● **GIVEN INFORMATION**
····················
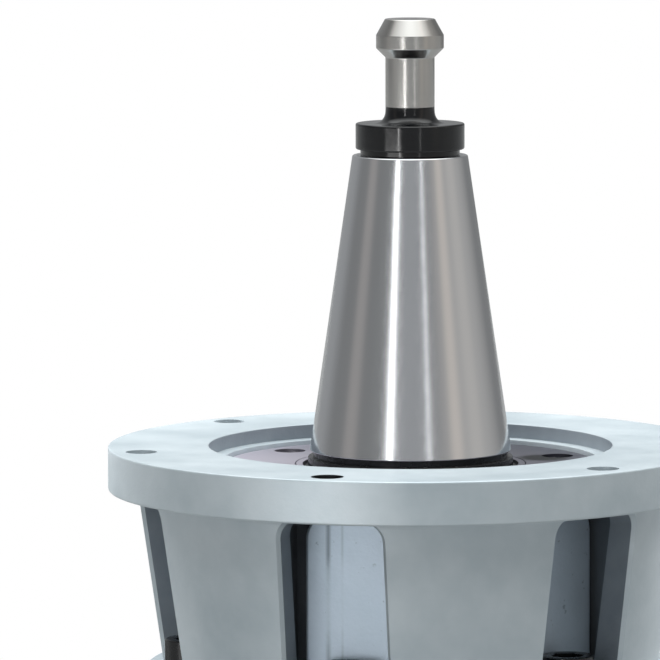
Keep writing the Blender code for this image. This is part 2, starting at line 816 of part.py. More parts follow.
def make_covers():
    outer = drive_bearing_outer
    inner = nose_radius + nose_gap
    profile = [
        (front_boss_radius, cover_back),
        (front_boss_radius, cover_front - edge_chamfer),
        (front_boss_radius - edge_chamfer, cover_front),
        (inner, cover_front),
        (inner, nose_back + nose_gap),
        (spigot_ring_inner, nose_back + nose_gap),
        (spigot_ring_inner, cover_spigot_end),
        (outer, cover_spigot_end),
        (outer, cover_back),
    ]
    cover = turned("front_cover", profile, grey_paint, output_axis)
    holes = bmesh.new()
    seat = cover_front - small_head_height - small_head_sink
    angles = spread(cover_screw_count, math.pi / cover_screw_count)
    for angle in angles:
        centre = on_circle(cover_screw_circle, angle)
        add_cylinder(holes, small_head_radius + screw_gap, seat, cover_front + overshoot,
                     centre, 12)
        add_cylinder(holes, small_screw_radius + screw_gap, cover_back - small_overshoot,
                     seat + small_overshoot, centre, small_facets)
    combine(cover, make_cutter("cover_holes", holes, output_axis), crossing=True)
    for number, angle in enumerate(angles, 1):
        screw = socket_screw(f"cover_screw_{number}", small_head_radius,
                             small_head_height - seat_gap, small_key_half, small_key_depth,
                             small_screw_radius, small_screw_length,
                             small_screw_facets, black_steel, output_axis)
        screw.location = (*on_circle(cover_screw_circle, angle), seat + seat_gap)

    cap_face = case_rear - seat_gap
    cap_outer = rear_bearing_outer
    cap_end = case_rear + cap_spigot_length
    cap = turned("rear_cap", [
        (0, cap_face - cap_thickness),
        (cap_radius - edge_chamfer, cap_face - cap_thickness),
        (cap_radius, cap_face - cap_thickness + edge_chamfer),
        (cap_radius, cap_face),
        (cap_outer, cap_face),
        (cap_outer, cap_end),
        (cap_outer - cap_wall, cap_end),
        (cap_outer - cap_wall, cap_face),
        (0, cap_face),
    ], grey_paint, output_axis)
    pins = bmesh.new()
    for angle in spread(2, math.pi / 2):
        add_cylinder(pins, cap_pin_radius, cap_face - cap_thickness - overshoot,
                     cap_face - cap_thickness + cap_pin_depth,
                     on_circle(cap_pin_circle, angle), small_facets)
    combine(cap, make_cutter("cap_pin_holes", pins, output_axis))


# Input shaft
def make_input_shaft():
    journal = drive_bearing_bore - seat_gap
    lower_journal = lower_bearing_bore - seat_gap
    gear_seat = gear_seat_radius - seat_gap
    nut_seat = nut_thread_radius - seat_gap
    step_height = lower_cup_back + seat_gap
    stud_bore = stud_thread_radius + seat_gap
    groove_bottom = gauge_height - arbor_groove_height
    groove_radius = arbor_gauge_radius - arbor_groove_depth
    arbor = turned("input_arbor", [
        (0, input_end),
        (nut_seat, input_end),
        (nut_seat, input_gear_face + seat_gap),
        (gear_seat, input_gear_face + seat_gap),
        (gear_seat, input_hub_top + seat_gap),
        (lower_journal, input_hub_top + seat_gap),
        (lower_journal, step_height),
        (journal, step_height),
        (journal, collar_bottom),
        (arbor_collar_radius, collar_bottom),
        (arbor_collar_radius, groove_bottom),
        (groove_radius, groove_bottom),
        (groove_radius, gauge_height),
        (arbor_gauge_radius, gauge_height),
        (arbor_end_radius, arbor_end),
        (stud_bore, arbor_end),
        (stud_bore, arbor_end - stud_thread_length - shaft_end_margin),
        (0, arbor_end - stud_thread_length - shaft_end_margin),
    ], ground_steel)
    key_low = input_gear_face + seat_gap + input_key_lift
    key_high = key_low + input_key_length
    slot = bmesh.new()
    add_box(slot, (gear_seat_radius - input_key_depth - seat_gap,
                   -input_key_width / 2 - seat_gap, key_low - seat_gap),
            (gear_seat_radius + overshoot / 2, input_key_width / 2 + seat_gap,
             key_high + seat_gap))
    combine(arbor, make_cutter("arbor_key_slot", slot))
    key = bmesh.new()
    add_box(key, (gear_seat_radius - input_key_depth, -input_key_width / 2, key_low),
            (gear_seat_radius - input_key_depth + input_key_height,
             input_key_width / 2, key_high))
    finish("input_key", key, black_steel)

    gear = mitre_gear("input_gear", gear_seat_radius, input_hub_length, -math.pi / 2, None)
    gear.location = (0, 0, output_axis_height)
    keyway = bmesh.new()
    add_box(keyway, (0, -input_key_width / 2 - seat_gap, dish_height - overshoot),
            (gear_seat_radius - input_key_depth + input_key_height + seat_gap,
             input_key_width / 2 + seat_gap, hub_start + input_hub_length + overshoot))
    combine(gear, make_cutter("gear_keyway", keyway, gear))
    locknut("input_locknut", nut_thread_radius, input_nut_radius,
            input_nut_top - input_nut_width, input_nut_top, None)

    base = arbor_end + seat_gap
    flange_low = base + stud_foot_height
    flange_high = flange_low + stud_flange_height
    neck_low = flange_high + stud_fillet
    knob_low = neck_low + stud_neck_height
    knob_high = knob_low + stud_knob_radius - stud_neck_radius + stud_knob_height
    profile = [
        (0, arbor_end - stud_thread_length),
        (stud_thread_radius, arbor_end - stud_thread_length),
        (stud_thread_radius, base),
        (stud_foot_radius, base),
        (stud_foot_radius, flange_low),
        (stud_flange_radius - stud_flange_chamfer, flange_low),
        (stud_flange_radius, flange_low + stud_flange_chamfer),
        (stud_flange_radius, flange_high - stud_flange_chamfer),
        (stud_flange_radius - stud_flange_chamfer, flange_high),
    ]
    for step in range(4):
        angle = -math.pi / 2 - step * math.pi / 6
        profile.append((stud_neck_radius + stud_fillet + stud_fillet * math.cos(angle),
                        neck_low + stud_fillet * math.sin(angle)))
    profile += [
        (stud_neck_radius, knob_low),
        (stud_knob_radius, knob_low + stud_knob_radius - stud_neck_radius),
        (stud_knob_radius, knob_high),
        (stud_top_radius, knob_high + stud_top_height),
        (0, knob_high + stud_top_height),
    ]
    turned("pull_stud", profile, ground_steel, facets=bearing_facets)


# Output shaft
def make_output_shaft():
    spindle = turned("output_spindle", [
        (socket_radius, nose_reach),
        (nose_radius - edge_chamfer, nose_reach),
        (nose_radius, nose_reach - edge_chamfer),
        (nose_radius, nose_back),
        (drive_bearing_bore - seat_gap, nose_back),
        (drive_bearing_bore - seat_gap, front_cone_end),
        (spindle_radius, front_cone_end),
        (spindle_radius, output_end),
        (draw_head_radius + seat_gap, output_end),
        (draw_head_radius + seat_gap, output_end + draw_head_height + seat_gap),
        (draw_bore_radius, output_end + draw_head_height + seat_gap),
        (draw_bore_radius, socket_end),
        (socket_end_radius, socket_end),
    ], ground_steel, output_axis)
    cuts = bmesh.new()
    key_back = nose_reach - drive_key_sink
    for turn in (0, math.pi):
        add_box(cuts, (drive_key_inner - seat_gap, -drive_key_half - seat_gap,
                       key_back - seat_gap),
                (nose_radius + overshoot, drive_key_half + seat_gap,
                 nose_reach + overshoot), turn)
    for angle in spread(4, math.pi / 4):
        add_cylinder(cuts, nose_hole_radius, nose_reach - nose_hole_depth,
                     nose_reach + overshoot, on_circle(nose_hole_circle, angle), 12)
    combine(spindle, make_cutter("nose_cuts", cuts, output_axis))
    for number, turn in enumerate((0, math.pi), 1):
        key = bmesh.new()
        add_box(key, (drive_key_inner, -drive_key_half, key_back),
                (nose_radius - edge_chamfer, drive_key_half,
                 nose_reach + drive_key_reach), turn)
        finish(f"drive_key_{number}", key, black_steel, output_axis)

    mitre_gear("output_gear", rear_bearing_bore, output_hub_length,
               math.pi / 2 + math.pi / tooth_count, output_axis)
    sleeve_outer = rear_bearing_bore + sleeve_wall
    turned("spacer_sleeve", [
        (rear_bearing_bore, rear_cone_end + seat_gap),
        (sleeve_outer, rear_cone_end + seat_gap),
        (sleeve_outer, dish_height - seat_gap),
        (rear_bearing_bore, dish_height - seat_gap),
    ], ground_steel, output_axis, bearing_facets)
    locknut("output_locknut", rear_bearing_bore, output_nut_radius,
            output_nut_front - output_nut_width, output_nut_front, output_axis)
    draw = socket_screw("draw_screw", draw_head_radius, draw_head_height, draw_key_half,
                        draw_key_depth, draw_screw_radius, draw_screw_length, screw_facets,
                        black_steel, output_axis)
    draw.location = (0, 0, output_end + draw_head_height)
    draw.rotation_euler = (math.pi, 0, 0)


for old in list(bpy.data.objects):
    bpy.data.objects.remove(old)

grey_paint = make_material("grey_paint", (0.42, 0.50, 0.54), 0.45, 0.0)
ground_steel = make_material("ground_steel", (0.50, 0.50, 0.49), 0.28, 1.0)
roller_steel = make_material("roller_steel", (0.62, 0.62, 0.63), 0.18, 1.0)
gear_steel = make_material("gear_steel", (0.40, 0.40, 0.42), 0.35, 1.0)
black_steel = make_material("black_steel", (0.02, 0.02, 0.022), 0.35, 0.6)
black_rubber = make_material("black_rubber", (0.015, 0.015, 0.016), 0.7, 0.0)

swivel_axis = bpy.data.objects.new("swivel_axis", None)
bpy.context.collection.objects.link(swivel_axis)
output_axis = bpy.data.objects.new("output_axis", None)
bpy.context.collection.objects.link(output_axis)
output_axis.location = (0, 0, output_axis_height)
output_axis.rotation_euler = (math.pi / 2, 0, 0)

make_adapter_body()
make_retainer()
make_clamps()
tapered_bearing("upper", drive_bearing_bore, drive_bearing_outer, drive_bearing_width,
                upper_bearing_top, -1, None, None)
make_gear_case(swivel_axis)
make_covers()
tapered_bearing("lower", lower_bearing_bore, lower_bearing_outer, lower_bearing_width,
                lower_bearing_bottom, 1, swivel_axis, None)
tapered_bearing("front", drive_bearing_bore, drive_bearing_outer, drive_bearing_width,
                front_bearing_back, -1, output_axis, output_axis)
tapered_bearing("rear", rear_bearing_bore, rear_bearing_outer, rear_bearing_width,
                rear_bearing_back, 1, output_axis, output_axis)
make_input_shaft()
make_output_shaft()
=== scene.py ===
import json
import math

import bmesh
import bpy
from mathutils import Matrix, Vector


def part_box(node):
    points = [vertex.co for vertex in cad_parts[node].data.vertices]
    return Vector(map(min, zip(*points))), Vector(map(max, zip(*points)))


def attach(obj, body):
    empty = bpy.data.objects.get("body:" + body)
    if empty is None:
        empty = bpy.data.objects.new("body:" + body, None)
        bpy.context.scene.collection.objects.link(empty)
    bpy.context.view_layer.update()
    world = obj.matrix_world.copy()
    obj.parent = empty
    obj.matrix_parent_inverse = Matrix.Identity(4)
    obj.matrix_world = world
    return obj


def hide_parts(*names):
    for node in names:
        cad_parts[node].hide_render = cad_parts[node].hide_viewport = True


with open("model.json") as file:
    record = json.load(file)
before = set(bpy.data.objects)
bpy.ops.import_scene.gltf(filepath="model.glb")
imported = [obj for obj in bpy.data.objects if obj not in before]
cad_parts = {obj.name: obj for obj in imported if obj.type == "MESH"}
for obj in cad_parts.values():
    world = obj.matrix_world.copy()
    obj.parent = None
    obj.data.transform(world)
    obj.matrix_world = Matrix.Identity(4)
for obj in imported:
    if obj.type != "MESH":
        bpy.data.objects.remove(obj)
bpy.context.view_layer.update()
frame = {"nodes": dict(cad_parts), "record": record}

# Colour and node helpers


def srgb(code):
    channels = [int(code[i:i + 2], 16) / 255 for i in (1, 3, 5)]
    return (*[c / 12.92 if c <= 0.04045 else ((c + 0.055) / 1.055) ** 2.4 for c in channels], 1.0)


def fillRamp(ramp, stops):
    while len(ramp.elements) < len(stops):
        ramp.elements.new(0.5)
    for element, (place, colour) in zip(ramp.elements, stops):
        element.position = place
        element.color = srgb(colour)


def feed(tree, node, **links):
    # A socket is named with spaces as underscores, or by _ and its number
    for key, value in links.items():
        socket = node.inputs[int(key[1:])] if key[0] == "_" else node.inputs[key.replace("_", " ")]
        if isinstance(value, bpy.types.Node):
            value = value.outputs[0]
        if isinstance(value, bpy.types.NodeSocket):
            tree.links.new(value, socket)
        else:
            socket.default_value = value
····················
● **EXERCISE INSTRUCTIONS**
Set down, exactly and alone, the run of lines from the line that has "make_adapter_body()" to the line that has "obj.parent = empty".

● **OUTPUT OF THE EXERCISE**
make_adapter_body()
make_retainer()
make_clamps()
tapered_bearing("upper", drive_bearing_bore, drive_bearing_outer, drive_bearing_width,
                upper_bearing_top, -1, None, None)
make_gear_case(swivel_axis)
make_covers()
tapered_bearing("lower", lower_bearing_bore, lower_bearing_outer, lower_bearing_width,
                lower_bearing_bottom, 1, swivel_axis, None)
tapered_bearing("front", drive_bearing_bore, drive_bearing_outer, drive_bearing_width,
                front_bearing_back, -1, output_axis, output_axis)
tapered_bearing("rear", rear_bearing_bore, rear_bearing_outer, rear_bearing_width,
                rear_bearing_back, 1, output_axis, output_axis)
make_input_shaft()
make_output_shaft()
=== scene.py ===
import json
import math

import bmesh
import bpy
from mathutils import Matrix, Vector


def part_box(node):
    points = [vertex.co for vertex in cad_parts[node].data.vertices]
    return Vector(map(min, zip(*points))), Vector(map(max, zip(*points)))


def attach(obj, body):
    empty = bpy.data.objects.get("body:" + body)
    if empty is None:
        empty = bpy.data.objects.new("body:" + body, None)
        bpy.context.scene.collection.objects.link(empty)
    bpy.context.view_layer.update()
    world = obj.matrix_world.copy()
    obj.parent = empty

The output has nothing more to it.